Когда написали, американка сразу, они без комплексов, спрашивает: какие гонорары, как тут живут. Когда я назвал предположительный гонорар с миллионных тиражей - у меня тогда сингл вышел, там три песни было: "Люси", "Ямайка" и еще какая-то, порядка 25-30 рублей с копейками, они подумали, что я шпион из КГБ.

Я тоже у нее спросил про гонорары. Миллионы и миллионы, сотни миллионов долларов. Получает больше, чем многие звезды в Америке. Она просто пишет музыку и стихи. Скажем, ее песню из фильма "Армагеддон" поет "Аэросмит", также Майкл Болтон, многие артисты поют ее песни.
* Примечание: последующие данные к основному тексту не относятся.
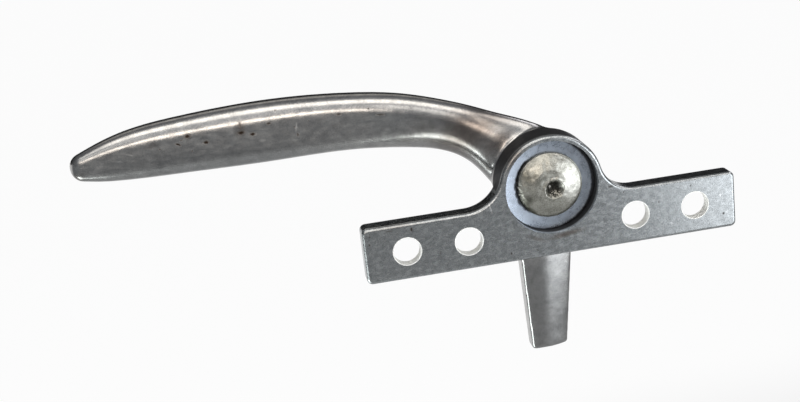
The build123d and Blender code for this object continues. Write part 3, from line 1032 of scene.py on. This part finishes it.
# Each lamp is a soft box that faces the spindle's axis: where it hangs and how wide and high it is, both in
# metres, how bright its face is, how wide it throws in degrees, and its colour
lamps = {
    "overheadStrip": {
        "from": (-0.22, -0.78, 1.12), "size": (1.1, 0.6), "bright": 2.9, "spread": 70, "colour": "fff9f0",
    },
    "overheadBack": {
        "from": (-0.1, 0.55, 1.05), "size": (1.2, 0.4), "bright": 0.7, "spread": 70, "colour": "fff9f0",
    },
    "frontRightBox": {
        "from": (0.15, -1.03, 0.5), "size": (0.36, 0.5), "bright": 2.4, "spread": 70, "colour": "fff9f0",
    },
    "frontLeftBox": {
        "from": (-0.49, -0.95, 0.5), "size": (0.28, 0.34), "bright": 1.6, "spread": 70, "colour": "fff9f0",
    },
    "overheadRight": {
        "from": (0.66, -0.6, 0.84), "size": (0.6, 0.6), "bright": 2.6, "spread": 70, "colour": "fffaf4",
    },
    "rightHighBox": {
        "from": (0.75, 0.22, 0.62), "size": (0.5, 0.5), "bright": 2.9, "spread": 70, "colour": "fdfbff",
    },
    "frontStrip": {
        "from": (-0.18, -1.35, 0.165), "size": (0.72, 0.25), "bright": 4.3, "spread": 90, "colour": "fff3e6",
    },
    "rightBox": {
        "from": (0.271, -0.291, -0.047), "size": (0.26, 0.26), "bright": 4.0, "spread": 120,
        "colour": "f5f9fd",
    },
    "leftLowBox": {
        "from": (-0.24, -0.12, -0.2), "size": (0.21, 0.18), "bright": 6.2, "spread": 120, "colour": "f2faf8",
    },
}


def makeLamp(name, l):
    lampData = bpy.data.lights.new(name, "AREA")
    lampData.shape = "RECTANGLE"
    lampData.size, lampData.size_y = l["size"]
    half = math.radians(l["spread"] / 2)
    focus = math.tan(half) / (math.tan(half) - half)  # a narrow spread gathers the same power
    lampData.energy = l["bright"] * math.pi * l["size"][0] * l["size"][1] / focus
    lampData.color = toLinear(l["colour"])[:3]
    lampData.spread = math.radians(l["spread"])
    lamp = bpy.data.objects.new(name, lampData)
    lamp.visible_camera = False
    bpy.context.scene.collection.objects.link(lamp)
    place = Vector(l["from"])
    lamp.matrix_world = Matrix.Translation(place) @ (-place).to_track_quat("-Z", "Y").to_matrix().to_4x4()


for lampName, lampSettings in lamps.items():
    makeLamp(lampName, lampSettings)

# The room: lighter in front and above, dark behind the object
room = {
    "towards": (0.0, -0.8, 0.6),
    "colour": "f2f5fa",
    "steps": [(0.0, 0.012), (0.32, 0.03), (0.5, 0.15), (0.8, 0.25), (1.0, 0.68)],
}


def makeRoom(r):
    world = bpy.data.worlds.new("studio")
    world.use_nodes = True
    tree = world.node_tree
    place = addNode(tree, "TexCoord")
    facing = addNode(tree, "VectorMath", {"operation": "DOT_PRODUCT", 1: r["towards"]}, {
        0: place.outputs["Generated"],
    })
    half = addNode(tree, "MapRange", {"From Min": -1.0, "From Max": 1.0}, {"Value": facing.outputs["Value"]})
    ramp = addNode(tree, "ValToRGB", None, {0: half.outputs[0]})
    shades = ramp.color_ramp
    shades.interpolation = "EASE"
    while len(shades.elements) < len(r["steps"]):
        shades.elements.new(0.5)
    tint = toLinear(r["colour"])
    for element, (position, bright) in zip(shades.elements, r["steps"]):
        element.position = position
        element.color = [c * bright for c in tint[:3]] + [1.0]
    tree.links.new(ramp.outputs[0], tree.nodes["Background"].inputs["Color"])
    tree.nodes["Background"].inputs["Strength"].default_value = 1.0
    bpy.context.scene.world = world


makeRoom(room)
bpy.context.scene.view_settings.view_transform = "Standard"
print("floor and lights made")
Скажем, мои песни тоже многие артисты поют: Киркоров, Долина, Кобзон, тем не менее на моих доходах это не отражается. Моих гонораров едва хватает, чтобы заплатить за радиотелефон. Мне повезло, что я артист, делаю концерты и получаю какие-то деньги. А композиторам, которые не поют, приходится туго, конечно. Подпольно ходят миллионы или даже миллиарды с продаж, но пираты все забирают. Это наша общая беда. - То есть отсюда и кризис новых имен? Да, кризис налицо. В шоу-бизнесе масса денег проходит мимо государства и мимо авторов. Эти деньги могли быть направлены на новые имена. Если бы мне конкретно шли деньги за пластинки, я мог бы продюсировать какие-то группы. Я бы мог выделить какие-то средства на раскрутку каких-то новых имен. Сейчас самого себя трудно поддерживать.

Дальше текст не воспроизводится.